Par ailleurs, afin de tenir compte de l’importante diaspora « loyaltienne » (les habitants de la province des îles Loyauté) à Nouméa, le choix fut fait en amont de la première consultation, d’installer des bureaux de vote délocalisé à Nouméa pour ces électeurs ainsi que ceux venant de Belep et de l’Ile des Pins, conformément à l’article 3 de la loi organique du 19 avril 2018. Cette modalité fut notamment retenue afin de tenir compte du renforcement des conditions pour la réalisation des procurations en vue de la consultation. Lors du premier référendum, il y eut moins d’inscrits qu’escompté dans ces bureaux avec seulement 3.300 inscrits là où on estime à plus de 21.000 les habitants des îles vivant sur la Grande terre et ce, principalement à Nouméa. Pour la consultation du 4 octobre 2020, le choix fut fait de maintenir l’inscription des électeurs inscrits en 2018, ce qui a conduit à un accroissement notable du nombre d’inscrits avec 5.800 inscrits recensés, ce qui provoquera sans doute un sursaut de participation (v. PANTZ J-C. « Référendum en Nouvelle-Calédonie : « La double impasse électorale » », outremers360.com, 20 septembre 2020)

Conclusion : quelles perspectives au-delà du référendum ?


Au vu des quelques enquêtes d’opinion qui ont été publiées en amont de ce référendum, une victoire du oui semble assez hypothétique en dépit du fait que les résultats du premier référendum ont montré un écart moindre que celui anticipé initialement (plus de 10% des votes tout de même).

Si le Oui devait l’emporter, cela enclencherait naturellement le processus d’indépendance.

Si le Non l’emporte, un troisième référendum devrait pouvoir se tenir d’ici le 3 octobre 2022, soldant alors le processus référendaire prévu par l’Accord de Nouméa. Il est certain que les loyalistes voudront accélérer au plus vite ce calendrier afin d’en finir avec « l’incertitude » liée au sort de la Nouvelle-Calédonie. Les indépendantistes espéreront que leur majorité relative au Congrès leur permettra d’inverser la vapeur en vue de cette ultime consultation.
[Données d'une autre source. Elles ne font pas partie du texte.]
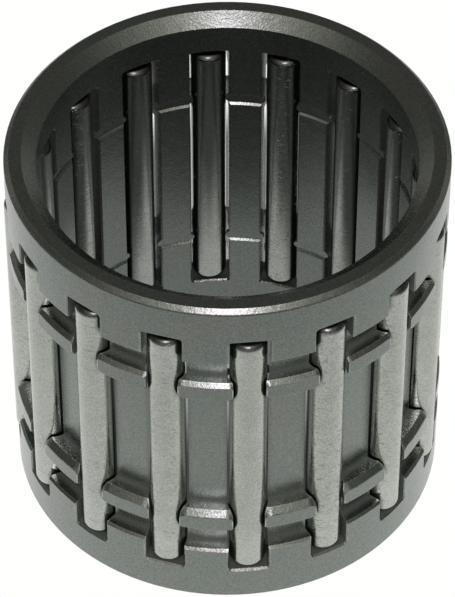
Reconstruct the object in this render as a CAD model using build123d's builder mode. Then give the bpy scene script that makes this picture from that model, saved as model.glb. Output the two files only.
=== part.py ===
"""Needle roller and cage assembly that runs between a 20 mm pin and a 24 mm eye: one cage, sixteen needle rollers.

Frame: millimetres, +Z along the bearing's axis, origin on the axis at mid-width. The first needle is on +X.
The cage is the same at both ends, so axial places on it are depths measured from the nearer end face.
"""

from build123d import *

import os
from math import asin, cos, hypot, sin, sqrt

# ---- Driving dimensions -------------------------------------------------------------------------------------

pin_diameter = 20.0  # inner raceway: the circle that the needles leave free
eye_diameter = 24.0  # outer raceway: the circle that the needles touch from inside
width = 23.0  # cage, end face to end face
needle_count = 16
needle_length = 17.7
needle_corner = 0.38

# Cage, radii
outer_radius = 11.9  # rims and ridges
bore_radius = 10.19
groove_radius = 11.10  # floor of the grooves between rims and ridges
web_radius = 10.85  # outside of the bars between the ridges
staking_radius = 10.31  # floor of the two staking grooves in the bore

# Cage, depths from an end face
rim_depth = 4.06
ridge_wall_depth = 5.58
ridge_top_end = 6.74
staking_depth = 6.06  # middle of a staking groove

# Cage, edge breaks and corners
end_chamfer = 0.26
lead_in_radial = 0.77
lead_in_axial = 0.61
end_edge_radius = 0.15  # between the end chamfer and the rim
rim_chamfer = 0.14  # rim edge on the groove side
ridge_chamfer = 0.22  # ridge edge on the groove side
ridge_slope = 0.34  # ridge edge on the web side
ridge_edge_radius = 0.10  # between a ridge's top and its slope
staking_width = 0.75  # staking groove, edge to edge
bore_break = 0.08  # pockets' edges in the bore
mouth_break = 0.08  # where a pocket opens through a rim

# Pockets
pocket_width = 2.20
pocket_length = 18.2
pocket_corner = 0.15

# Lips that keep the needles in: outer ones at the ridges' ends, inner ones at the staking grooves' ends
outer_lip_reach = 0.23  # past the pocket's wall
inner_lip_reach = 0.19
inner_lip_rounding = 0.20
inner_lip_ceiling = 10.5  # radius at which an inner lip ends inside the pocket
lip_corner_web_side = 0.40  # rounding of a ridge's end
lip_corner_groove_side = 0.20
lip_bevel_depth = 0.55  # radial depth of the 45 degree bevel below the rounding

# ---- Sizes worked out from the above ------------------------------------------------------------------------

half_width = width / 2
half_pocket = pocket_width / 2
needle_radius = (eye_diameter - pin_diameter) / 4
pitch_radius = (eye_diameter + pin_diameter) / 4
staking_wall = staking_radius - bore_radius  # a staking groove's walls are at 45 degrees
ridge_top_start = ridge_wall_depth + ridge_chamfer
web_start = ridge_top_end + ridge_slope
lip_tip = half_pocket - outer_lip_reach  # from the pocket's middle plane
tool_start = bore_radius - 1  # pocket tools begin inside the bore and end outside the rims
tool_end = outer_radius + 1
mouth_start = sqrt(outer_radius**2 - half_pocket**2) - mouth_break  # where the pocket tool begins to flare
tool_mouth_half_width = half_pocket + tool_end - mouth_start
both_signs = (-1, 1)
clearance = 0.1  # how far a cutting tool stands past the surface that it cuts
tolerance = 0.01  # for picking edges by radius


def height(depth):
    """Z of a place this far below the upper end face."""
    return half_width - depth


# ---- Pocket tool, for a pocket on the +X axis ---------------------------------------------------------------
# A radial slot less its outer and inner lips. The lips are hollowed round the needle's path.

with BuildPart() as pocket_tool:
    with BuildSketch(Plane.YZ.offset(tool_start)):
        RectangleRounded(pocket_width, pocket_length, pocket_corner)
    extrude(amount=mouth_start - tool_start)
    extrude(faces().sort_by(Axis.X)[-1], amount=tool_end - mouth_start, taper=-45)

    ridge_span = web_start - ridge_wall_depth
    with BuildSketch(Plane.YZ.offset(pitch_radius)):
        for end in both_signs:
            for side in both_signs:
                with Locations((side * tool_mouth_half_width, end * height(ridge_wall_depth + ridge_span / 2))):
                    Rectangle(2 * (tool_mouth_half_width - lip_tip), ridge_span)
    extrude(amount=tool_end - pitch_radius, mode=Mode.SUBTRACT)

    inner_lip_middle = half_pocket + inner_lip_rounding - inner_lip_reach
    with BuildSketch(Plane.YZ.offset(tool_start)):
        for end in both_signs:
            for side in both_signs:
                with Locations((side * inner_lip_middle, end * height(staking_depth))):
                    Circle(inner_lip_rounding)
    extrude(amount=inner_lip_ceiling - tool_start, mode=Mode.SUBTRACT)

    with Locations((pitch_radius, 0, 0)):
        Cylinder(half_pocket, pocket_length)


# ---- Ridge end tool, for the ridge ends beside a pocket on the +X axis --------------------------------------
# Each piece is a quarter ring round a radial axis. It rounds a ridge's corner at the ridge's top and bevels it
# at 45 degrees below, so that the ridge's chamfer and slope carry on round the end.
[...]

Mais il ne faudra pas en conclure qu’un non définitif mette un terme aux négociations. Ce ne sera qu’à la question « Voulez-vous que la Nouvelle-Calédonie accède à la pleine souveraineté et devienne indépendante ? » que les électeurs auront répondue. D’autres questions succéderont inévitablement, sur le transfert de compétences régaliennes ou sur l’organisation de la citoyenneté en nationalité pour reprendre la seule terminologie de l’Accord de Nouméa.

Sous réserve d’un résultat positif, le référendum du 4 octobre 2020 ne sera donc qu’une étape d’un processus ouvert il y a plus de trente ans.